Dragons at the Zoo

Just a few weeks ago I posted a photo of Douglas Burden, nature filmmaker and museum display innovator. Perhaps the single event that launched Burden to fame was a trip he took to Java where he successfully captured two live Komodo dragons and brought them back to the Bronx Zoo in 1927.

Then, over the weekend, a headline catches my eye: “Dragons Return to the Bronx Zoo” (NYTimes link; might need subscription). It appears as if they have some new specimens—siblings, in fact. Conveniently, the article forgets to mention that Burden’s original captors didn’t fare so well. According to Gregg Mitman:

The captured dragons were donated to the Bronx zoo, where attendance was said to have increased by thirty thousand people a day…Unfortunately, the dragons did not live long at the zoo, and the “lethargic, deflated captive” failed to give “any impression of his aggressive, alert appearance in his wild home.”1

But in death, the dragons were able to appear more “lifelike” through the processes of taxidermy and film.

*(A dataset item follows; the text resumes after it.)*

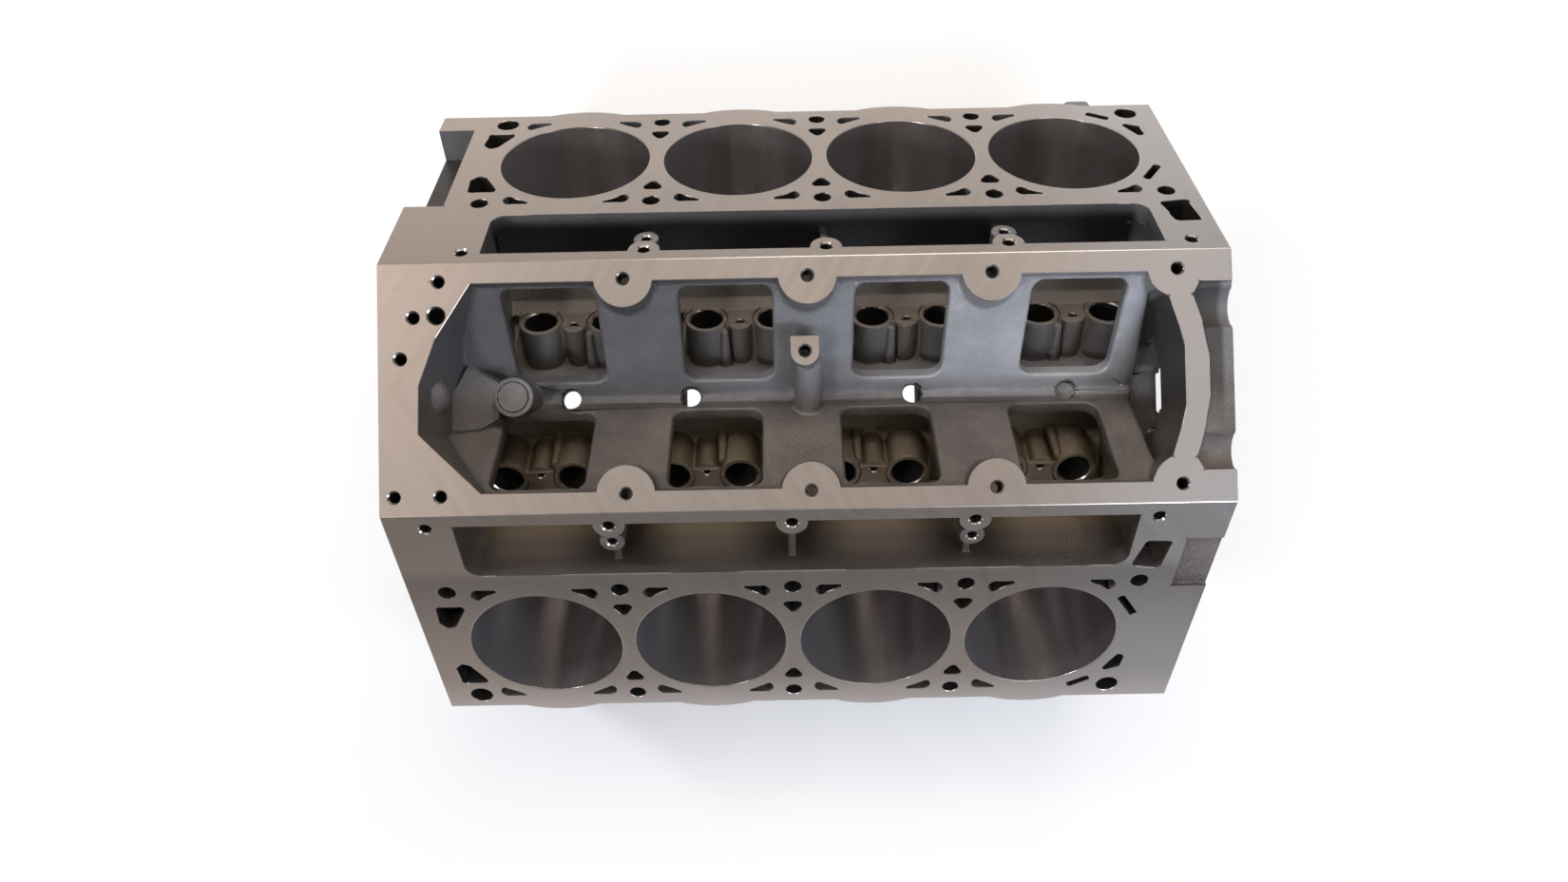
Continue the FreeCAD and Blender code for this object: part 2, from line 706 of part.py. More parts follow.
def rail_holes():
    places = [(x, side * rail_bolt_y, rail_bolt_radius) for x in main_places_x for side in banks]
    tools = []
    places += [(rear_face_x + a, b, radius) for a, b, radius in rear_rail_holes]
    for x, y, radius in places:
        start = (x, y, rail_top_z - rail_bolt_depth)
        tools.append(cylinder(radius, start, (0, 0, 1), rail_bolt_depth + over))
    post_start = (post_x, post_y, post_top_z - post_hole_depth)
    tools.append(cylinder(post_hole_radius, post_start, (0, 0, 1), post_hole_depth + over))
    drain_top_z = valley_floor[-1][1] + over
    relief_z = valley_floor_z - drain_wall - drain_relief_height
    for x in drain_places_x:
        start = (x, drain_y, cam_height)
        tools.append(cylinder(drain_radius, start, (0, 0, 1), drain_top_z - cam_height))
        tools.append(cylinder(drain_relief_radius, start, (0, 0, 1), relief_z - cam_height))
        relief = Part.makeCone(drain_relief_radius, drain_radius, drain_relief_height)
        relief.translate(Vector(x, drain_y, relief_z))
        tools.append(relief)
    start = (front_face_x - spot_face_back, drain_y, valley_floor_z - spot_face_depth)
    tools.append(cylinder(drain_radius, start, (0, 0, 1), drain_top_z - start[2]))
    plug_start = (rear_boss_x, rear_boss_y, rear_boss_top_z - rear_plug_depth)
    tools.append(cylinder(rear_plug_radius, plug_start, (0, 0, 1), rear_plug_depth + over))
    return tools


# Front of the rail, left as cast a little lower than the machined strip
def rail_front_step():
    half = [(front_face_x + over, cast_front_half_width)]
    half += [(front_face_x - a, b) for a, b in cast_front_edge]
    corners = half + [(x, -y) for x, y in reversed(half)]
    room = plan_prism(corners, rail_top_z - scallop_depth, rail_top_z + over)
    scallops = []
    for y in scallop_places_y:
        start = (valley_front_x, y, rail_top_z + scallop_rise)
        scallops.append(cylinder(scallop_radius, start, (1, 0, 0), front_face_x + over - valley_front_x))
    skin = plan_prism(corners, rail_top_z - cast_front_drop, rail_top_z + over)
    return room.common(scallops[0].fuse(scallops[1])).fuse(skin)


def rear_end_cuts():
    recess_x = rear_face_x + rear_recess_depth
    tools = [section_prism(both_halves(rear_recess_half), rear_face_x - over, recess_x, end_corner_radius)]
    u0, u1 = rear_notch_u
    notch_x = rear_face_x + rear_notch_back
    notch = block(rear_face_x - over, notch_x, u0, u1, rear_notch_d, deck_height + over)
    pocket = block(rear_face_x + flange_thickness, notch_x, u0, u1, rear_pocket_d, rear_notch_d + over)
    tools.append(in_bank(notch.fuse(pocket), left))
    for side in banks:
        for angle in housing_bolt_angles:
            start = (rear_face_x - over, *housing_circle_place(side, angle))
            tools.append(cylinder(housing_bolt_radius, start, (1, 0, 0), housing_bolt_depth + over))
        start = (rear_face_x - over, *housing_circle_place(side, housing_dowel_angle))
        tools.append(cylinder(housing_dowel_seat_radius, start, (1, 0, 0), housing_dowel_seat + over))
    return tools


def housing_circle_place(side, angle):
    return side * housing_bolt_circle * sin(radians(angle)), housing_bolt_circle * cos(radians(angle))


def front_end_cuts():
    chest = section_prism(both_halves(chest_half), chest_rear_x, front_face_x + over, end_corner_radius)
    half, floor_z = chest_slot_half_width, pocket_half[0][1]
    ends = (valley_front_x + over, chest_rear_x + over)
    slot = block(*ends, -half, half, floor_z, chest_slot_top_z)
    arch = block(*ends, *front_notch_y, floor_z, chest_arch_top_z)
    tools = [chest.fuse([slot, arch])]
    notch_ends = (front_face_x - front_notch_back, chest_rear_x + over)
    tools.append(block(*notch_ends, *front_notch_y, cam_height, front_notch_top_z))
    back, y, radius = front_spot
    x = front_face_x - back
    tools.append(cylinder(radius, (x, y, cam_height), (0, 0, 1), front_spot_top_z - cam_height))
    for side in banks:
        inner_x = bore_x(side, 3) + pump_port_reach
        start = (inner_x, *bank_point(side, pump_port_u, pump_port_d))
        tools.append(cylinder(pump_port_radius, start, (1, 0, 0), front_face_x - inner_x + over))
        for angle in pump_bolt_angles:
            u = pump_port_u + pump_bolt_circle_radius * cos(radians(angle))
            d = pump_port_d + pump_bolt_circle_radius * sin(radians(angle))
            start = (front_face_x - pump_bolt_depth, *bank_point(side, u, d))
            tools.append(cylinder(pump_bolt_radius, start, (1, 0, 0), pump_bolt_depth + over))
        for y, z in chest_bolts:
            start = (front_face_x - chest_bolt_depth, side * y, z)
            tools.append(cylinder(pump_bolt_radius, start, (1, 0, 0), chest_bolt_depth + over))
    ends = (front_face_x - deck_step_length, front_face_x + over)
    step = block(*ends, *deck_step_u, deck_height - deck_step_depth, deck_height + over)
    tools.append(in_bank(step, right))
    return tools


def plugged_gallery_ends():
    length = gallery_plug_length + gallery_plug_run_out + over
    tools = []
    for side in banks:
        y, z = side * gallery_plug_y, gallery_plug_z
        tools.append(cylinder(gallery_plug_radius, (rear_face_x - over, y, z), (1, 0, 0), length))
        tools.append(cylinder(gallery_plug_radius, (front_face_x + over, y, z), (-1, 0, 0), length))
    return tools


def core_plug_seats(side):
    tools = []
    for k in core_plug_bores(side):
        start = (bore_x(side, k), core_boss_face_u - over, core_plug_d)
        tools.append(in_bank(cylinder(core_plug_radius, start, (0, 1, 0), core_seat_depth), side))
    return tools


def crankcase_bolt_holes():
    tools = []
    for x in main_places_x:
        for side in banks:
            for y in (inner_bolt_y, outer_bolt_y):
                start = (x, side * y, -over)
                tools.append(cylinder(main_bolt_radius, start, (0, 0, 1), main_bolt_depth + over))
            start = (x, side * (cap_half_width - over), side_bolt_z)
            length = pan_rail_outer_y - cap_half_width + 2 * over
            tools.append(cylinder(side_bolt_radius, start, (0, side, 0), length))
    for side in banks:
        for x in main_places_x[:4]:
            start = (x + bore_pitch / 2, side * pan_bolt_y, pan_rail_z - over)
            tools.append(cylinder(pan_bolt_radius, start, (0, 0, 1), pan_rail_thickness + 2 * over))
        for x, z in mount_places():
            start = (x, side * (mount_face_y - mount_bolt_depth), z)
            tools.append(cylinder(mount_bolt_radius, start, (0, side, 0), mount_bolt_depth + over))
    return tools


def cylinder_block():
    solids = pan_rail() + bellhousing_flange() + mount_bosses()
    for side in banks:
        solids += bank_outside(side)
    body = body_envelope().fuse(solids).removeSplitter()
    tools = crank_bays() + cap_registers() + shaft_bores() + valley() + rail_holes() + [rail_front_step()]
    tools += rear_end_cuts() + front_end_cuts() + plugged_gallery_ends() + crankcase_bolt_holes()
    for side in banks:
        tools += water_jacket(side) + lifter_gallery(side) + valley_windows(side) + cylinder_bores(side)
        tools += deck_slots(side) + deck_bolt_holes(side) + core_plug_seats(side)
    return body.cut(tools)


def main_cap(x):
    y = cap_half_width - cap_clearance
    half = ((y, 0.0), (y, -cap_shoulder_height), (cap_shoulder_y, -cap_shoulder_height),
            (cap_shoulder_y - cap_shoulder_slope, -cap_height))
    cap = section_prism(both_halves(half), x - cap_width / 2, x + cap_width / 2)
    tools = [cylinder(main_bore_radius, (x - cap_width, 0, 0), (1, 0, 0), 2 * cap_width)]
    for side in banks:
        for bolt_y in (inner_bolt_y, outer_bolt_y):
            start = (x, side * bolt_y, -cap_height - over)
            tools.append(cylinder(main_bolt_radius, start, (0, 0, 1), cap_height + 2 * over))
        start = (x, side * (pan_rail_outer_y - side_bolt_length), side_bolt_z)
        tools.append(cylinder(side_bolt_radius, start, (0, side, 0), side_bolt_length))
    return cap.cut(tools)


# Hexagon-headed bolt with a flange, its seat at the start point and its shank along the direction
def flanged_bolt(start, direction, radius, length, across_flats, flange_radius, head_height):
    corner = across_flats / sqrt(3)
    hexagon = [(corner * cos(radians(60 * i)), corner * sin(radians(60 * i))) for i in range(6)]
    head = plan_prism(hexagon, -head_height, -flange_height / 2)
    flange = Part.makeCylinder(flange_radius, flange_height, Vector(0, 0, -flange_height))
    bolt = head.fuse([flange, Part.makeCylinder(radius, length)]).removeSplitter()
    bolt.Placement.Rotation = Rotation(Vector(0, 0, 1), Vector(*direction))
    bolt.translate(Vector(*start))
    return bolt


def main_bolts(y, seat_height):
    bolts = []
    for x in main_places_x:
        for side in banks:
            length = seat_height + main_bolt_depth - tip_clearance
            bolts.append(flanged_bolt((x, side * y, -seat_height), (0, 0, 1), main_bolt_radius, length,
                                      main_head_across_flats, main_flange_radius, main_head_height))
    return Part.makeCompound(bolts)


def side_bolts():
    bolts = []
    for x in main_places_x:
        for side in banks:
            start = (x, side * pan_rail_outer_y, side_bolt_z)
            length = side_bolt_length - tip_clearance
            bolts.append(flanged_bolt(start, (0, -side, 0), side_bolt_radius, length,
                                      side_head_across_flats, side_flange_radius, side_head_height))
    return Part.makeCompound(bolts)


def cam_bush(x):
    start = (x - cam_bush_width / 2, 0, cam_height)
    outside = cylinder(cam_bore_radius, start, (1, 0, 0), cam_bush_width)
    return outside.cut(cylinder(cam_bush_radius, start, (1, 0, 0), cam_bush_width))


# Pressed cup that closes a core hole, open side outwards
def core_plug(side, k):
    face_u = core_boss_face_u + core_plug_recess
    start = (bore_x(side, k), face_u, core_plug_d)
    cup = cylinder(core_plug_radius, start, (0, 1, 0), core_plug_depth)
    hollow = cylinder(core_plug_radius - core_plug_wall, start, (0, 1, 0), core_plug_depth - core_plug_wall)
    return in_bank(cup.cut(hollow), side)


def gallery_plug(side, face_x, inward):
    y, z = side * gallery_plug_y, gallery_plug_z
    outer_x = face_x + inward * gallery_plug_recess
    body = cylinder(gallery_plug_radius, (outer_x, y, z), (inward, 0, 0), gallery_plug_length)
    turns = [radians(60 * i) for i in range(6)]
    hexagon = [(y + plug_socket_radius * cos(a), z + plug_socket_radius * sin(a)) for a in turns]
    x0, x1 = sorted((outer_x - inward * over, outer_x + inward * plug_socket_depth))
    return body.cut(section_prism(hexagon, x0, x1))


def housing_dowel(side):
    y, z = housing_circle_place(side, housing_dowel_angle)
    free_length = housing_dowel_length - housing_dowel_seat
    free = cylinder(housing_dowel_radius, (rear_face_x - free_length, y, z), (1, 0, 0), free_length)
    free = free.makeChamfer(housing_dowel_chamfer, [min(free.Edges, key=lambda edge: edge.CenterOfMass.x)])
    seat = cylinder(housing_dowel_seat_radius, (rear_face_x, y, z), (1, 0, 0), housing_dowel_seat)
    return free.fuse(seat)


def rear_valley_plug():
    start = (rear_boss_x, rear_boss_y, rear_boss_top_z - rear_plug_depth)
    return cylinder(rear_plug_radius, start, (0, 0, 1), rear_plug_depth + rear_plug_rise)


nodes = {"cylinder_block": cylinder_block()}
for i, x in enumerate(main_places_x):
    nodes["main_cap_%d" % (i + 1)] = main_cap(x)
    nodes["cam_bearing_%d" % (i + 1)] = cam_bush(x)
nodes["inner_main_bolts"] = main_bolts(inner_bolt_y, cap_height)
nodes["outer_main_bolts"] = main_bolts(outer_bolt_y, cap_shoulder_height)
nodes["side_main_bolts"] = side_bolts()
for side, name in ((left, "left"), (right, "right")):
    for number, k in enumerate(core_plug_bores(side)):
        nodes["core_plug_%s_%d" % (name, number + 1)] = core_plug(side, k)
    nodes["rear_gallery_plug_" + name] = gallery_plug(side, rear_face_x, 1)
    nodes["front_gallery_plug_" + name] = gallery_plug(side, front_face_x, -1)
    nodes["bellhousing_dowel_" + name] = housing_dowel(side)
nodes["rear_valley_plug"] = rear_valley_plug()

for name, shape in nodes.items():
    shape.exportStep("parts/%s.step" % name)
    state = "valid" if shape.isValid() else "NOT VALID"
    print(name, len(shape.Solids), state, round(shape.Volume / 1000, 1), "cm3")
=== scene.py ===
import bpy
import bmesh
import json
from math import radians, sqrt
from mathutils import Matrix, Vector


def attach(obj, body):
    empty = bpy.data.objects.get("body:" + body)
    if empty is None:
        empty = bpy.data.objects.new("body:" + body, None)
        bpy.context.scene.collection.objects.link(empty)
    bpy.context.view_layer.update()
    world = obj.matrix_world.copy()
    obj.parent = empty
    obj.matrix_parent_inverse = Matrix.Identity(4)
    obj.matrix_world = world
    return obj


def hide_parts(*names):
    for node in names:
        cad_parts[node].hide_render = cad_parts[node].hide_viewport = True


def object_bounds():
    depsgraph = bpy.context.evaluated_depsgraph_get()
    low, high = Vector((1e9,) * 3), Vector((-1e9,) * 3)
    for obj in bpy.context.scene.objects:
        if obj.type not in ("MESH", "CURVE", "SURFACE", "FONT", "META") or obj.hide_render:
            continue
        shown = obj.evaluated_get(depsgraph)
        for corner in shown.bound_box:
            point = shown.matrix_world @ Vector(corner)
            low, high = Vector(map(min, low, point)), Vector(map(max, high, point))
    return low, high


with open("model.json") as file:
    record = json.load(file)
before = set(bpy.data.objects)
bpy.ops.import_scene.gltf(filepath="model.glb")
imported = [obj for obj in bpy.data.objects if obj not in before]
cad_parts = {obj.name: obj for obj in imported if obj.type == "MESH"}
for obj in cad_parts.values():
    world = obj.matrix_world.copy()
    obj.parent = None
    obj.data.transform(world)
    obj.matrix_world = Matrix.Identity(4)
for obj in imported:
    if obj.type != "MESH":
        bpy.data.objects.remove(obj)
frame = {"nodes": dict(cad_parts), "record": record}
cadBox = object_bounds()
nodes = frame["nodes"]
print("frame loaded with", len(nodes), "nodes")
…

Burden donated the animals to the American Museum of Natural History, where they created a taxidermic “habitat group,” and played some of Burden’s films beside the display. It was likely the first time that films accompanied a natural history museum display—though the films were silent.

  1. Gregg Mitman, “Cinematic Nature: Hollywood Technology, Popular Culture, and the American Museum of Natural History,” Isis 84.4 (1993): 643-644.